▶ Material provided:
** Begin **

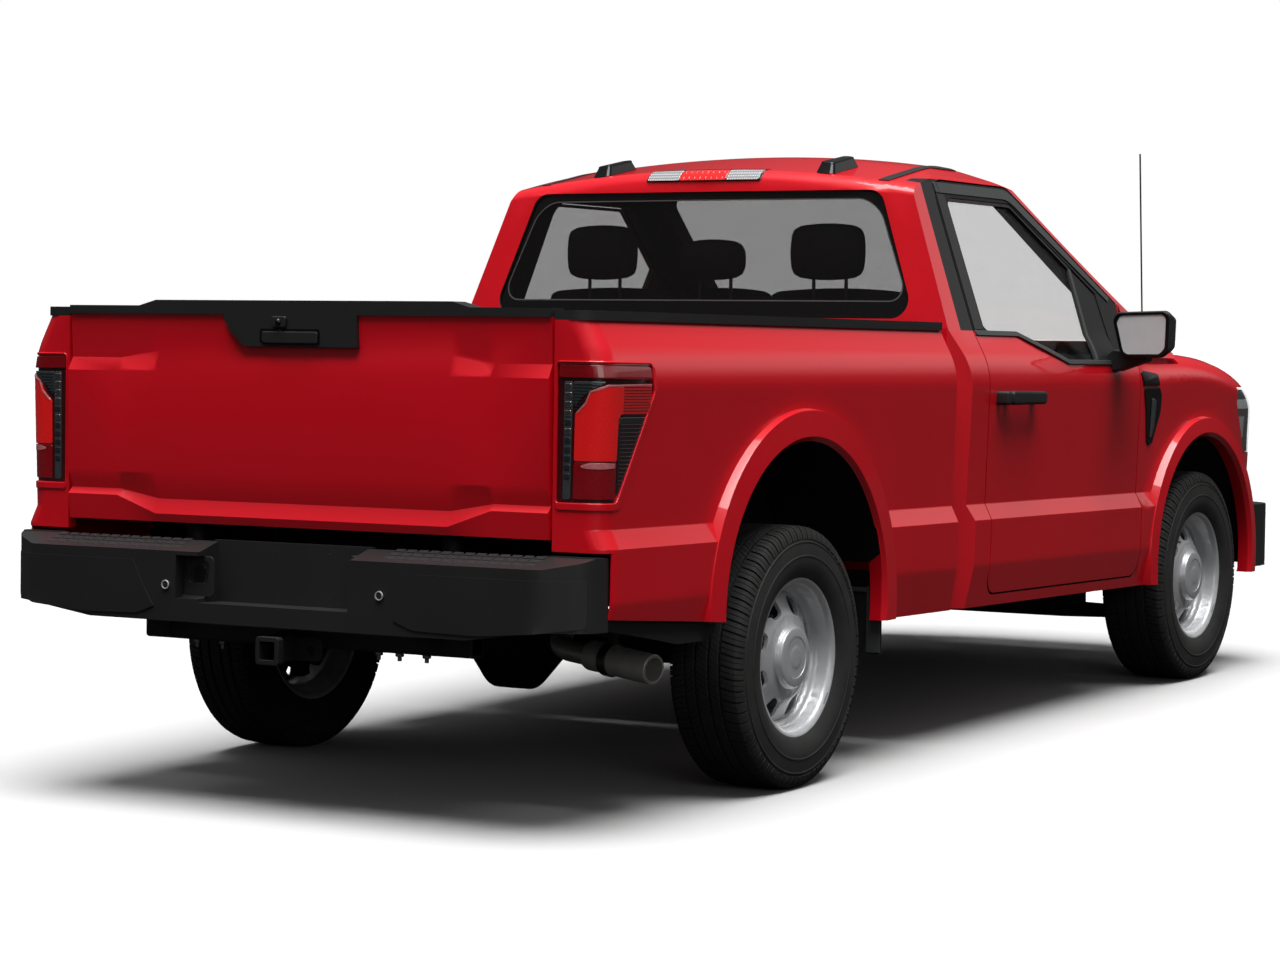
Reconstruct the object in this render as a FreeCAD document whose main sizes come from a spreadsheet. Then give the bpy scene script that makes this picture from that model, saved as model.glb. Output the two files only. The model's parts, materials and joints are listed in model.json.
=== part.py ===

** End **
** Begin **

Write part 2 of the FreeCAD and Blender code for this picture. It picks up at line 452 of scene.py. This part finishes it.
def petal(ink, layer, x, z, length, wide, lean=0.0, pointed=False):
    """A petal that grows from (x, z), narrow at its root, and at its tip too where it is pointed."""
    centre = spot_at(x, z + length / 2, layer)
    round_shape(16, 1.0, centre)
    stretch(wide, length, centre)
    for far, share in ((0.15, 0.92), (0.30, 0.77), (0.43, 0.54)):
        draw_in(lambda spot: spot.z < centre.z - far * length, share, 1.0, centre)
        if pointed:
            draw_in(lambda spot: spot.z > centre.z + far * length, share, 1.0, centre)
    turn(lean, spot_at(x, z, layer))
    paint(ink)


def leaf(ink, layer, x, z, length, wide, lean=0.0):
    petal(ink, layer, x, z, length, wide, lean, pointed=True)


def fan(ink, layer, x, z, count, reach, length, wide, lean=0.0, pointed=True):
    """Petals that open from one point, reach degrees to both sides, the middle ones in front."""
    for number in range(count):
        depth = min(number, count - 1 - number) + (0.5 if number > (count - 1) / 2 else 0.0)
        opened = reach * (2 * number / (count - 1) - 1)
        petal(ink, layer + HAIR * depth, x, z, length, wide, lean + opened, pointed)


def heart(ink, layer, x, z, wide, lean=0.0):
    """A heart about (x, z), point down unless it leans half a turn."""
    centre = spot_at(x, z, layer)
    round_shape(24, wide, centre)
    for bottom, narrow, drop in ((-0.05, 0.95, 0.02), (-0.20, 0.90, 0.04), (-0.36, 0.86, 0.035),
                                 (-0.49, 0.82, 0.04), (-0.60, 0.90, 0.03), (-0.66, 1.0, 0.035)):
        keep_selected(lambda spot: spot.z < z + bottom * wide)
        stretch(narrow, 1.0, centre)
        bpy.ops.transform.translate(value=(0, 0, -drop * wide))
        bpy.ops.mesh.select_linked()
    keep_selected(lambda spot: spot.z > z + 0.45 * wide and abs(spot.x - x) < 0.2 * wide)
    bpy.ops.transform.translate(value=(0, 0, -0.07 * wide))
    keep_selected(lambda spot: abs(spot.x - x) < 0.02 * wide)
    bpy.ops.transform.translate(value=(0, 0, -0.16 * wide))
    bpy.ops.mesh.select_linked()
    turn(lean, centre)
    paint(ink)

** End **
** Begin **

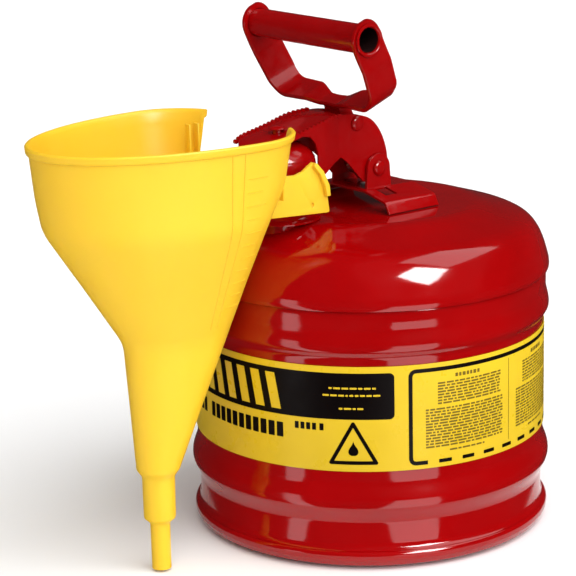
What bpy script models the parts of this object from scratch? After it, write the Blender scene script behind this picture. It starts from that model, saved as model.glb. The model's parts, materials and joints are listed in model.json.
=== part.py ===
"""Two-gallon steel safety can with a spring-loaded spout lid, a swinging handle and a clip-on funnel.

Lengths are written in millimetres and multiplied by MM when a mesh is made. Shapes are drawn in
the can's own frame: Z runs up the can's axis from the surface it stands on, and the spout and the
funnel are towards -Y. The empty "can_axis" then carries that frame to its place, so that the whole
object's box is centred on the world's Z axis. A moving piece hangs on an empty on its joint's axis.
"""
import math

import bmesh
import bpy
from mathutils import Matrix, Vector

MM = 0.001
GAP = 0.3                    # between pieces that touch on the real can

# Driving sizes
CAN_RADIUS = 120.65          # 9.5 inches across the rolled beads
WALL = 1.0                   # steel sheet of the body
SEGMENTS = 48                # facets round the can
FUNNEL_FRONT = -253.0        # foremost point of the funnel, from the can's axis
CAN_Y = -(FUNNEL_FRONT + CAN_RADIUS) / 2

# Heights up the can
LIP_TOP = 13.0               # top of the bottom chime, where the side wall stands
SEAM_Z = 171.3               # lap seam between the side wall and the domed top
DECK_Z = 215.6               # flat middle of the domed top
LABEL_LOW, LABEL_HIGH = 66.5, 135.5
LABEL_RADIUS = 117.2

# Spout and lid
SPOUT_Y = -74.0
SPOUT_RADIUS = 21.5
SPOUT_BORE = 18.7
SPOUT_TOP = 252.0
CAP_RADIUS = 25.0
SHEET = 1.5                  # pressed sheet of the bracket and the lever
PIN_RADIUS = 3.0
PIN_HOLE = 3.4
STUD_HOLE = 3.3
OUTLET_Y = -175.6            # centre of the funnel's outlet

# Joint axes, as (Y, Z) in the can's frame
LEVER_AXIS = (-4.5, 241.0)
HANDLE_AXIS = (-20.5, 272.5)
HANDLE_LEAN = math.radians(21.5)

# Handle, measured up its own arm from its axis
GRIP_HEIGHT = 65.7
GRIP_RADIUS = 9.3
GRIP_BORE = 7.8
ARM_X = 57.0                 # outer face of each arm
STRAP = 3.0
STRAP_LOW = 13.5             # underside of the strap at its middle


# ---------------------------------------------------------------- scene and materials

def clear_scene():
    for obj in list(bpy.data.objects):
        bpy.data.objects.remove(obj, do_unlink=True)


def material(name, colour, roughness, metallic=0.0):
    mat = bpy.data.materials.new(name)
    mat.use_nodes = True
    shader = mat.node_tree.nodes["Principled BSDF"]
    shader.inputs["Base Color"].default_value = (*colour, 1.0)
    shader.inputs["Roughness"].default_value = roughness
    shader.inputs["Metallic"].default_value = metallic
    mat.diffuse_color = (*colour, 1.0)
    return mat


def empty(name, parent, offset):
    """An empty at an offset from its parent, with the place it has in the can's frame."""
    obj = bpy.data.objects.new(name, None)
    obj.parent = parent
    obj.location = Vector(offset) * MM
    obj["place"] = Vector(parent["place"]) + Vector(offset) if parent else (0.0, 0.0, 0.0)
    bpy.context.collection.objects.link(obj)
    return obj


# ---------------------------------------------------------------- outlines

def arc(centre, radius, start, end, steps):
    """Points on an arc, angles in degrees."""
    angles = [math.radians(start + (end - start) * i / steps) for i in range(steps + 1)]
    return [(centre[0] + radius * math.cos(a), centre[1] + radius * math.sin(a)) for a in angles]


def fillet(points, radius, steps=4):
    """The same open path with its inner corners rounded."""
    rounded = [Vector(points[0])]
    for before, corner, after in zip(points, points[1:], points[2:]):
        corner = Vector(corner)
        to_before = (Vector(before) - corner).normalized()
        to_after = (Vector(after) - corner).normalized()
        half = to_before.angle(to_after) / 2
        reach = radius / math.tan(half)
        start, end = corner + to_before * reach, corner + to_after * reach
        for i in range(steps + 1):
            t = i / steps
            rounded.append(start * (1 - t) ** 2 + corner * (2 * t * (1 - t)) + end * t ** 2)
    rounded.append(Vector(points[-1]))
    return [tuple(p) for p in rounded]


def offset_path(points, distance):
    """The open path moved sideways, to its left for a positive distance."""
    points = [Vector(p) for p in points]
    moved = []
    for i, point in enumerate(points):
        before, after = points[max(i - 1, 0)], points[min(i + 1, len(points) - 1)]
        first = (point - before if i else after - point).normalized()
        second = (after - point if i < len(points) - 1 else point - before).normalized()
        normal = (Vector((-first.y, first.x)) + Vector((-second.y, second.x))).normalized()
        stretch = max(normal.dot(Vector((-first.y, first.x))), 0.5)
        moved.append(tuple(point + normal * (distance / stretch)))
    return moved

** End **

▶ What you have to do: Quote the data above from the line containing "What bpy script" to the line containing "the real can", inclusive, and stop.

▶ Solution to this exercise:
What bpy script models the parts of this object from scratch? After it, write the Blender scene script behind this picture. It starts from that model, saved as model.glb. The model's parts, materials and joints are listed in model.json.
=== part.py ===
"""Two-gallon steel safety can with a spring-loaded spout lid, a swinging handle and a clip-on funnel.

Lengths are written in millimetres and multiplied by MM when a mesh is made. Shapes are drawn in
the can's own frame: Z runs up the can's axis from the surface it stands on, and the spout and the
funnel are towards -Y. The empty "can_axis" then carries that frame to its place, so that the whole
object's box is centred on the world's Z axis. A moving piece hangs on an empty on its joint's axis.
"""
import math

import bmesh
import bpy
from mathutils import Matrix, Vector

MM = 0.001
GAP = 0.3                    # between pieces that touch on the real can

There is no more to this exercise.